§ **Task details**: Your task is to repeat all of the material exactly.

§ **Raw data**:
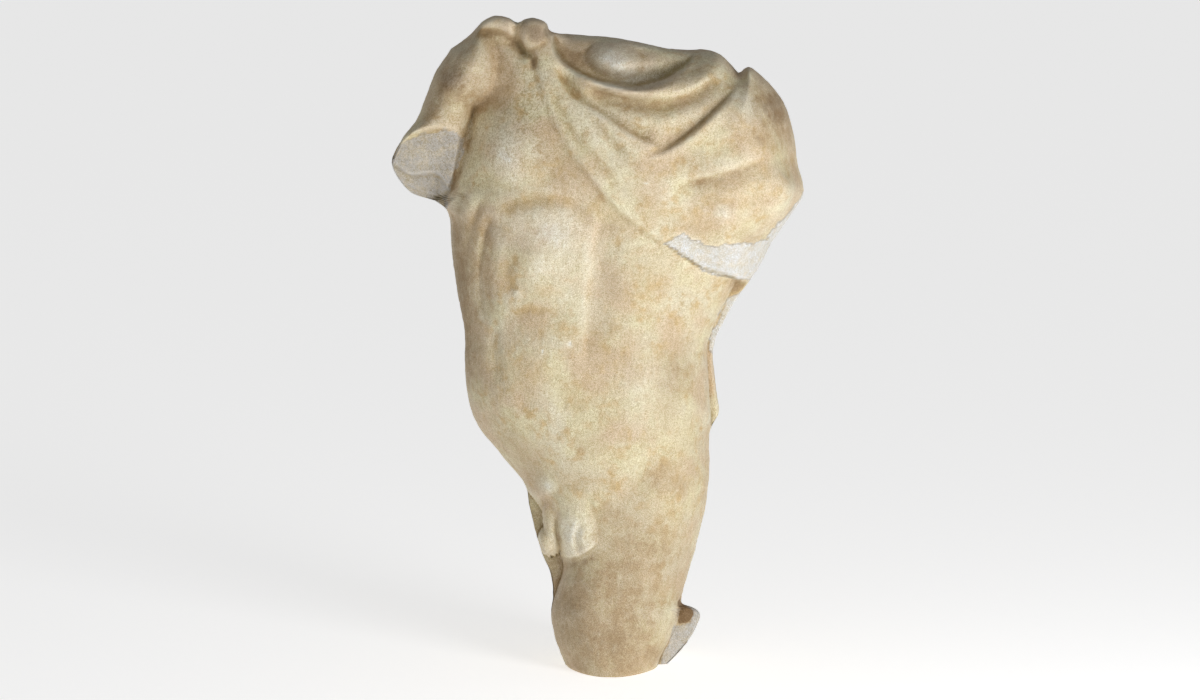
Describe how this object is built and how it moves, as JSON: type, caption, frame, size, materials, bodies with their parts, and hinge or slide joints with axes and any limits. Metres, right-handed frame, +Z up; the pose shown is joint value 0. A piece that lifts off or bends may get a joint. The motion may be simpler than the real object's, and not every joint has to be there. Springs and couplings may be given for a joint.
{
  "type": "marble torso fragment",
  "caption": "Headless carved male torso in a pinned cloak, with one thigh and a broken arm stub, standing on its broken underside.",
  "frame": {"origin": "on the level broken underside, below the middle of the thigh", "axes": "+Z up along the figure, -Y out of the chest towards the viewer, +X towards the figure's left shoulder"},
  "size_m": [0.1863, 0.0925, 0.3001],
  "materials": {
    "marble": "worn, unpolished"
  },
  "bodies": {
    "root": {"torso": "marble"}
  },
  "joints": []
}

§ **Task solution**:
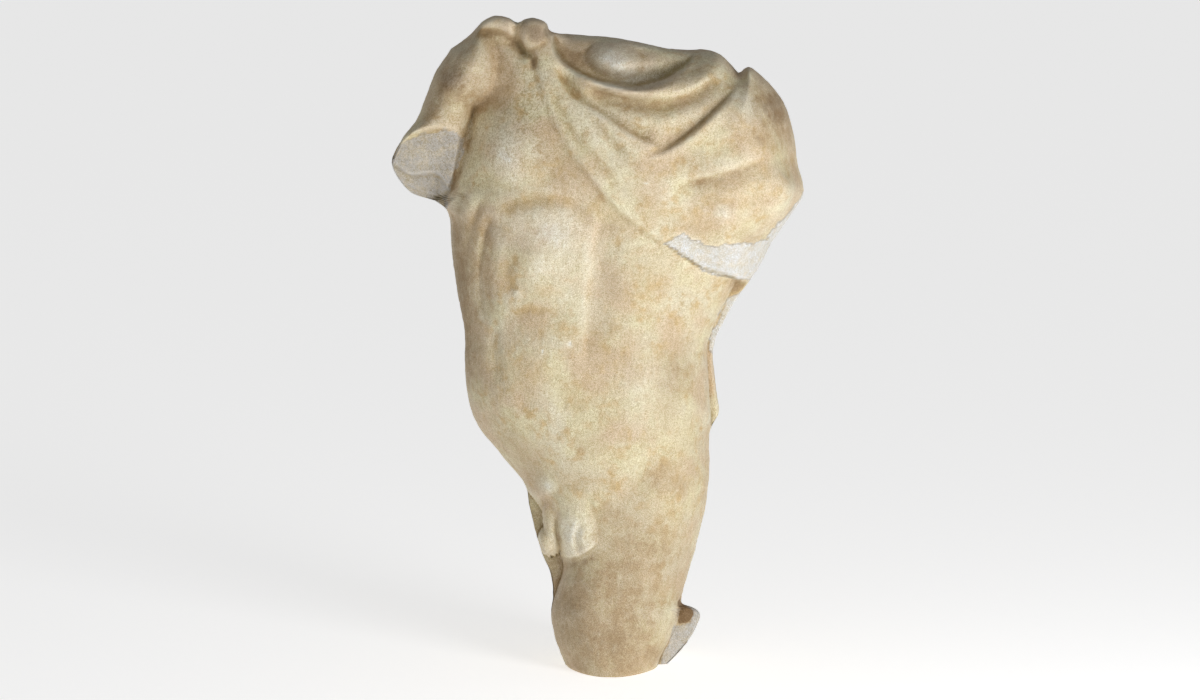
Describe how this object is built and how it moves, as JSON: type, caption, frame, size, materials, bodies with their parts, and hinge or slide joints with axes and any limits. Metres, right-handed frame, +Z up; the pose shown is joint value 0. A piece that lifts off or bends may get a joint. The motion may be simpler than the real object's, and not every joint has to be there. Springs and couplings may be given for a joint.
{
  "type": "marble torso fragment",
  "caption": "Headless carved male torso in a pinned cloak, with one thigh and a broken arm stub, standing on its broken underside.",
  "frame": {"origin": "on the level broken underside, below the middle of the thigh", "axes": "+Z up along the figure, -Y out of the chest towards the viewer, +X towards the figure's left shoulder"},
  "size_m": [0.1863, 0.0925, 0.3001],
  "materials": {
    "marble": "worn, unpolished"
  },
  "bodies": {
    "root": {"torso": "marble"}
  },
  "joints": []
}